Code Navigation. When you look at how programmers work a surprisingly large amount of time is spent simply navigating from one context to another. Modern programming environments for general purpose languages like C++ and Java solve this problem using various forms of code navigation, and in this release we’ve brought these capabilities to R. The two main features here are the ability to type the name of any file or function in your project and go immediately to it; and the ability to navigate to the definition of any function under your cursor (including the definition of functions within packages) using a keystroke (F2) or mouse gesture (Ctrl+Click).
Ajay- What’s the product road map for RStudio? When can we expect the IDE to turn into a full fledged GUI?
JJ- Linus Torvalds has said that “Linux is evolution, not intelligent design.” RStudio tries to operate on a similar principle—the world of statistical computing is too deep, diverse, and ever-changing for any one person or vendor to map out in advance what is most important. So, our internal process is to ship a new release every few months, listen to what people are doing with the product (and hope to do with it), and then start from scratch again making the improvements that are considered most important.
Right now some of the things which seem to be top of mind for users are improved support for authoring and reproducible research, various editor enhancements including code folding, and debugging tools.
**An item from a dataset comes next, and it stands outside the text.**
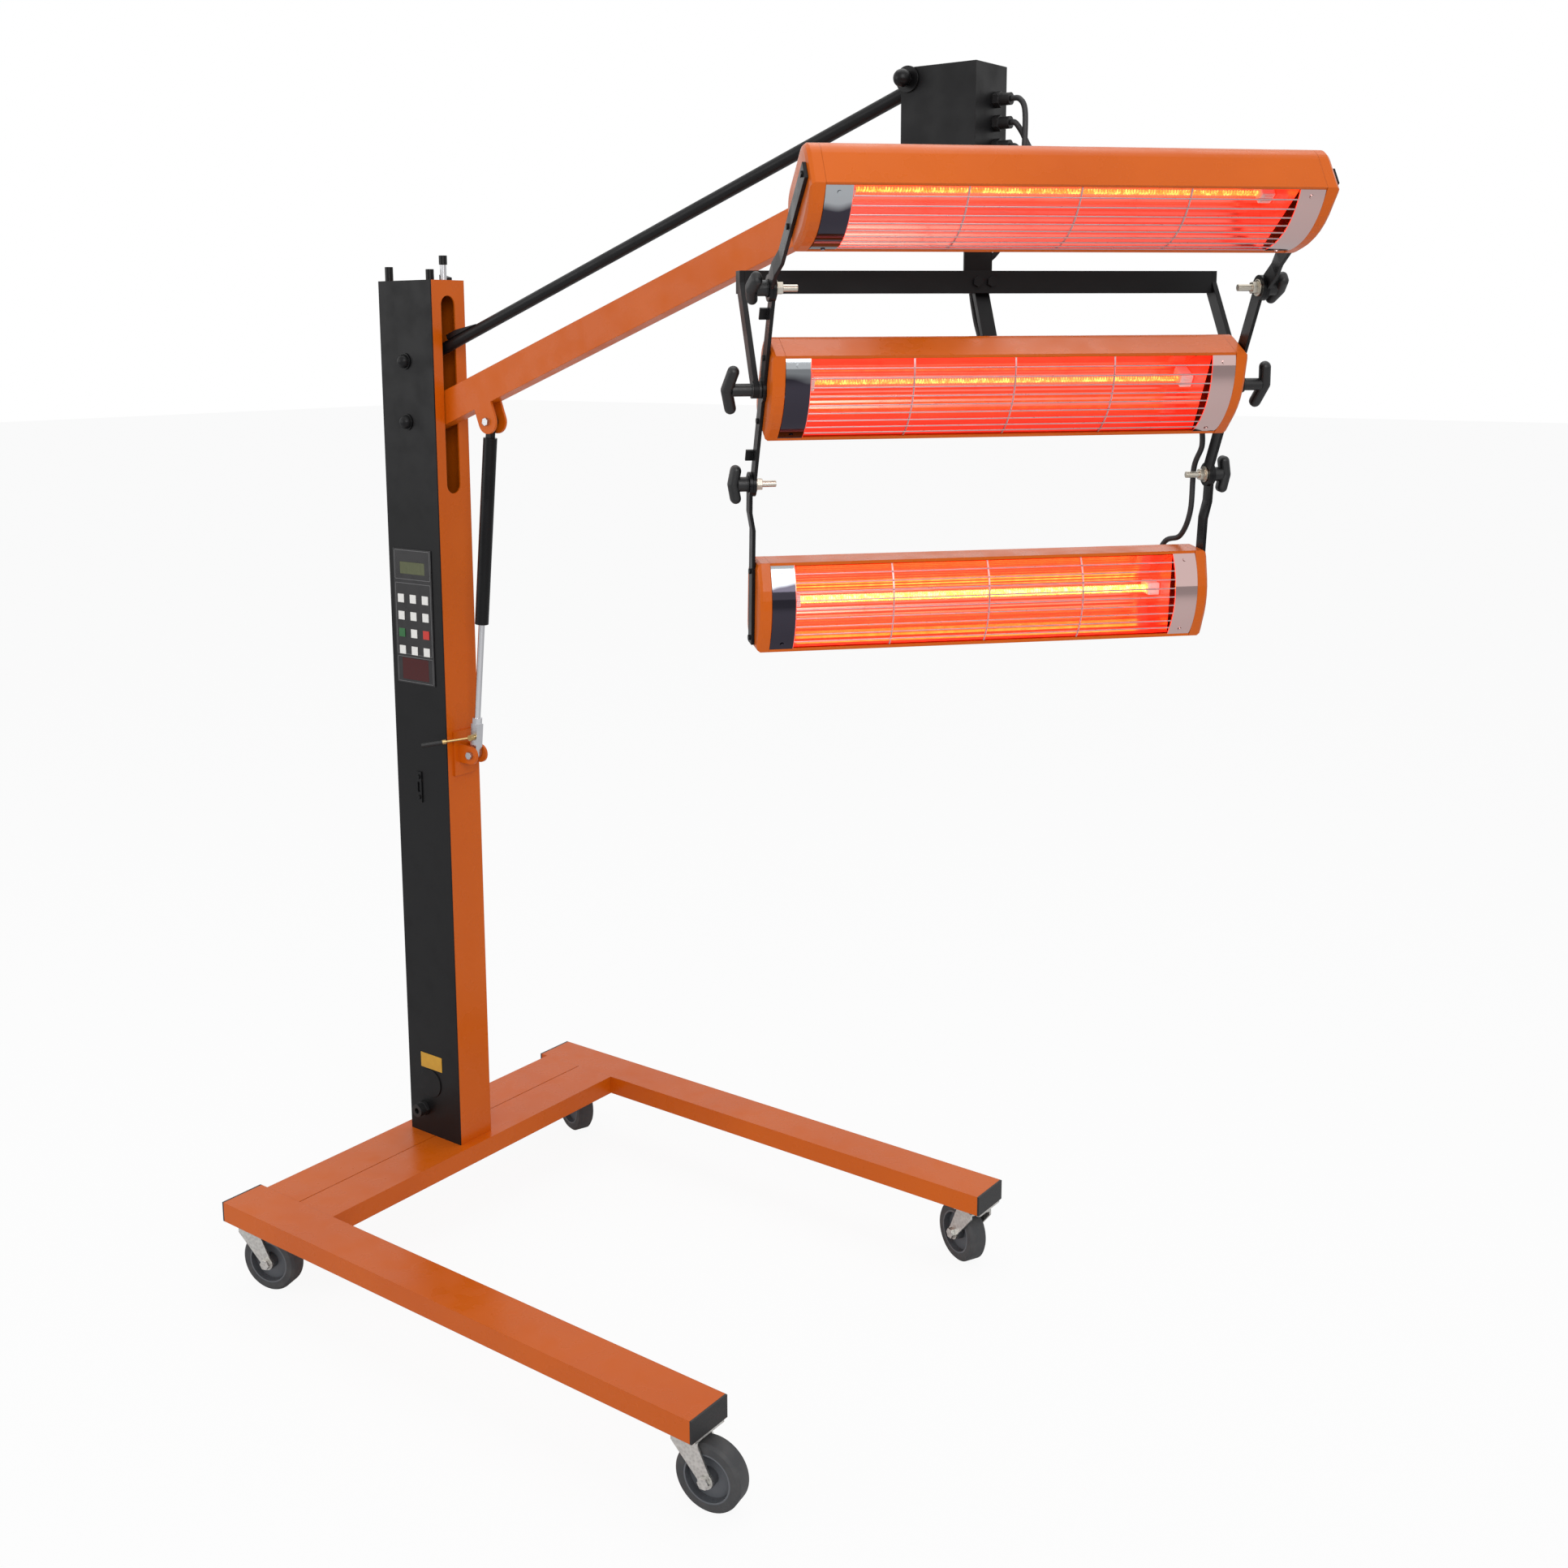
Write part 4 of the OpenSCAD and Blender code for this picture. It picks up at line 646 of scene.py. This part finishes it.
# Leads: a stretch on one body rides on it, and a stretch across a joint stays fixed in place

MID_ROUTE = [
    (25, 36, 68), (33, 43, 67), (42, 47, 54), (47, 46, 20), (46, 44, -30), (40, 42, -70), (20, 33, -100),
    (8, 24, -117), (2, 10, -134), (5, 4, -168), (16, 4, -182), (33, 4, -203), (46, 8, -224), (58, 22, -240),
    (65, 40, -246), (66, 90, -248), (60, 150, -247), (50, 204, -248), (42, 231, -253), (46, 242, -262),
    (56.8, 242, -267.6)]
TOP_ROUTE = [
    (25, 36, 40), (29, 40, 39), (33, 47, 28), (38, 56, 8), (50, 70, -14), (68, 88, -34), (100, 120, -56),
    (140, 152, -66), (175, 180, -66), (205, 206, -60), (224, 228, -44), (232, 240, -30), (242, 242, -26),
    (251.7, 242, -40.4)]
BOTTOM_ROUTE = [
    (25, 36, 12), (31, 41, 10), (35, 44, -4), (35, 43, -34), (28, 38, -70), (9, 28, -96), (-4, 16, -116),
    (-5, 1, -138), (1, -4, -156), (5, -4, -168), (13, -4, -184), (29, -4, -208), (41, 2, -234),
    (54, 20, -254), (60, 40, -262), (55, 100, -276), (53, 190, -280), (50, 250, -303), (60, 278, -322),
    (59, 286, -354), (42, 284, -385), (36, 284, -441), (22, 278, -474), (2, 266, -484), (-13, 256, -517),
    (-33, 246, -543), (-28, 242, -555), (-16.6, 242, -556.5)]
MID_ENDS = (0, 9, 14, 20)
TOP_ENDS = (0, 5, 8, 13)
BOTTOM_ENDS = (0, 9, 14, 27)
STEPS = 8
LEAD_R = 3.5


def stretch(name, route, ends, k, node, bodies, start=None, end=None):
    """One stretch of a lead, riding on one body, or fixed in place when it lies between two."""
    bm = bmesh.new()
    whole = curve_points(route, STEPS)
    tube_along(bm, whole[ends[k] * STEPS:ends[k + 1] * STEPS + 1], LEAD_R, 14)
    made = piece(name, bm, CABLE, None if len(bodies) == 2 else bodies[0], yoke_frame)
    if len(bodies) == 2:
        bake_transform(made)
    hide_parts(node)


LEADS = {"mid": (MID_ROUTE, MID_ENDS), "top": (TOP_ROUTE, TOP_ENDS), "bottom": (BOTTOM_ROUTE, BOTTOM_ENDS)}
BOTTOM_CLIP = (42, 284, -365)
BOTTOM_LOOP = (36, 284, -436)

for lamp, (route, ends) in LEADS.items():
    stretch(lamp + "_lead_from_head", route, ends, 0, "head_leads", ("head", "yoke"))
    stretch(lamp + "_lead_on_yoke", route, ends, 1, "yoke_leads", ("yoke", "lamp_set"))
stretch("mid_lamp_lead", MID_ROUTE, MID_ENDS, 2, "mid_lead", ("lamp_set",))
stretch("top_lamp_lead", TOP_ROUTE, TOP_ENDS, 2, "top_lead", ("lamp_set", "top_lamp"))
stretch("bottom_lamp_lead", BOTTOM_ROUTE, BOTTOM_ENDS, 2, "bottom_lead", ("lamp_set", "bottom_lamp"),
        BOTTOM_CLIP, BOTTOM_LOOP)


# Small trim on the control side

def control_trim():
    """Thin pale frame lines on the membrane, with no words."""
    bm = bmesh.new()
    face = MAST_FACE_Y - 1.6
    line = 0.7
    frames = [(-46, 1104, 37, 1152), (-46, 980, 37, 1098), (-46, 934, 37, 976)]
    for x0, z0, x1, z1 in frames:
        for a, b in (((x0, z0), (x1, z0 + line)), ((x0, z1 - line), (x1, z1)),
                     ((x0, z0), (x0 + line, z1)), ((x1 - line, z0), (x1, z1))):
            rounded_box(bm, (a[0], face - 0.12, a[1]), (b[0], face + 0.2, b[1]), 0.05, 1)
    pale = plastic("line_grey", (0.16, 0.16, 0.165), (0.20, 0.20, 0.20))
    piece("keypad_lines", bm, pale, "root", smooth=False)

    bm = bmesh.new()
    rounded_box(bm, (-30, MAST_FACE_Y - 0.6, 262), (21, MAST_FACE_Y + 0.2, 288), 0.25, 2)
    piece("plain_plate", bm, plain_yellow(), "root", smooth=False)


control_trim()


# Floor, world, lights and camera

FLOOR_SIZE = 60
FLOOR_GLOW = 0.92


def studio():
    bpy.ops.mesh.primitive_plane_add(size=FLOOR_SIZE, location=(0.5, 0, 0))
    floor = bpy.context.object
    floor.name = "floor"
    material = bpy.data.materials.new("floor_white")
    material.use_nodes = True
    tree = material.node_tree
    tree.nodes.clear()
    out = tree.nodes.new("ShaderNodeOutputMaterial")
    path = tree.nodes.new("ShaderNodeLightPath")
    diffuse = tree.nodes.new("ShaderNodeBsdfDiffuse")
    diffuse.inputs["Color"].default_value = (0.8, 0.8, 0.8, 1)
    glow = tree.nodes.new("ShaderNodeEmission")
    glow.inputs["Strength"].default_value = 1.0
    mixer = tree.nodes.new("ShaderNodeMixShader")
    share = tree.nodes.new("ShaderNodeMath")
    share.operation = "MULTIPLY"
    share.inputs[1].default_value = FLOOR_GLOW
    tree.links.new(path.outputs["Is Camera Ray"], share.inputs[0])
    tree.links.new(share.outputs[0], mixer.inputs[0])
    tree.links.new(diffuse.outputs[0], mixer.inputs[1])
    tree.links.new(glow.outputs[0], mixer.inputs[2])
    tree.links.new(mixer.outputs[0], out.inputs["Surface"])
    floor.data.materials.append(material)
    floor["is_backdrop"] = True

    world = bpy.data.worlds.new("studio")
    bpy.context.scene.world = world
    world.use_nodes = True
    tree = world.node_tree
    tree.nodes.clear()
    out = tree.nodes.new("ShaderNodeOutputWorld")
    path = tree.nodes.new("ShaderNodeLightPath")
    soft = tree.nodes.new("ShaderNodeBackground")
    soft.inputs["Color"].default_value = (0.97, 0.98, 1.0, 1)
    soft.inputs["Strength"].default_value = 0.55
    white = tree.nodes.new("ShaderNodeBackground")
    white.inputs["Color"].default_value = (1, 1, 1, 1)
    seen = tree.nodes.new("ShaderNodeMath")
    seen.operation = "MAXIMUM"
    seen_through = tree.nodes.new("ShaderNodeMath")
    seen_through.operation = "MAXIMUM"
    tree.links.new(path.outputs["Is Camera Ray"], seen.inputs[0])
    tree.links.new(path.outputs["Is Glossy Ray"], seen.inputs[1])
    tree.links.new(seen.outputs[0], seen_through.inputs[0])
    tree.links.new(path.outputs["Is Transmission Ray"], seen_through.inputs[1])
    mixer = tree.nodes.new("ShaderNodeMixShader")
    tree.links.new(seen_through.outputs[0], mixer.inputs[0])
    tree.links.new(soft.outputs[0], mixer.inputs[1])
    tree.links.new(white.outputs[0], mixer.inputs[2])
    tree.links.new(mixer.outputs[0], out.inputs["Surface"])


def area_light(name, place, target, size, power):
    data = bpy.data.lights.new(name, "AREA")
    data.shape = "RECTANGLE"
    data.size = size[0]
    data.size_y = size[1]
    data.energy = power
    made = bpy.data.objects.new(name, data)
    bpy.context.scene.collection.objects.link(made)
    made.location = place
    made.rotation_euler = (Vector(target) - Vector(place)).to_track_quat("-Z", "Y").to_euler()


studio()
area_light("key", (3.2, -2.4, 2.8), (0.4, 0, 0.8), (2.2, 2.2), 62)
area_light("fill", (-2.0, -3.2, 1.8), (0.3, 0, 0.9), (2.4, 2.0), 28)
area_light("top", (0.4, 0.6, 4.2), (0.4, 0, 0.6), (3.0, 3.0), 40)

camera_data = bpy.data.cameras.new("camera")
camera_data.sensor_width = 36
camera_data.lens = 40.10
camera_data.shift_x = 0.0267
camera_data.shift_y = -0.0942
camera = bpy.data.objects.new("camera", camera_data)
bpy.context.scene.collection.objects.link(camera)
camera.matrix_world = (Matrix.Translation((2.12541, -1.950, 1.48713))
                       @ Matrix.Rotation(math.radians(37.31), 4, "Z")
                       @ Matrix.Rotation(math.radians(90 - 9.67), 4, "X")
                       @ Matrix.Rotation(math.radians(-0.36), 4, "Z"))
bpy.context.scene.camera = camera
bpy.context.scene.view_settings.view_transform = "Standard"

low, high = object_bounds()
What you’ll see is us do in a given release is to work on a combination of frequently requested features, smaller improvements to usability and work-flow, bug fixes, and finally architectural changes required to support current or future feature requirements.
While we do try to base what we work on as closely as possible on direct user-feedback, we also adhere to some core principles concerning the overall philosophy and direction of the product. So for example the answer to the question about the IDE turning into a full-fledged GUI is: never. We believe that textual representations of computations provide fundamental advantages in transparency, reproducibility, collaboration, and re-usability. We believe that writing code is simply the right way to do complex technical work, so we’ll always look for ways to make coding better, faster, and easier rather than try to eliminate coding altogether.
Ajay -Describe your journey in science from a high school student to your present work in R. I noticed you have been very successful in making software products that have been mostly proprietary products or sold to companies.
Why did you get into open source products with RStudio? What are your plans for monetizing RStudio further down the line?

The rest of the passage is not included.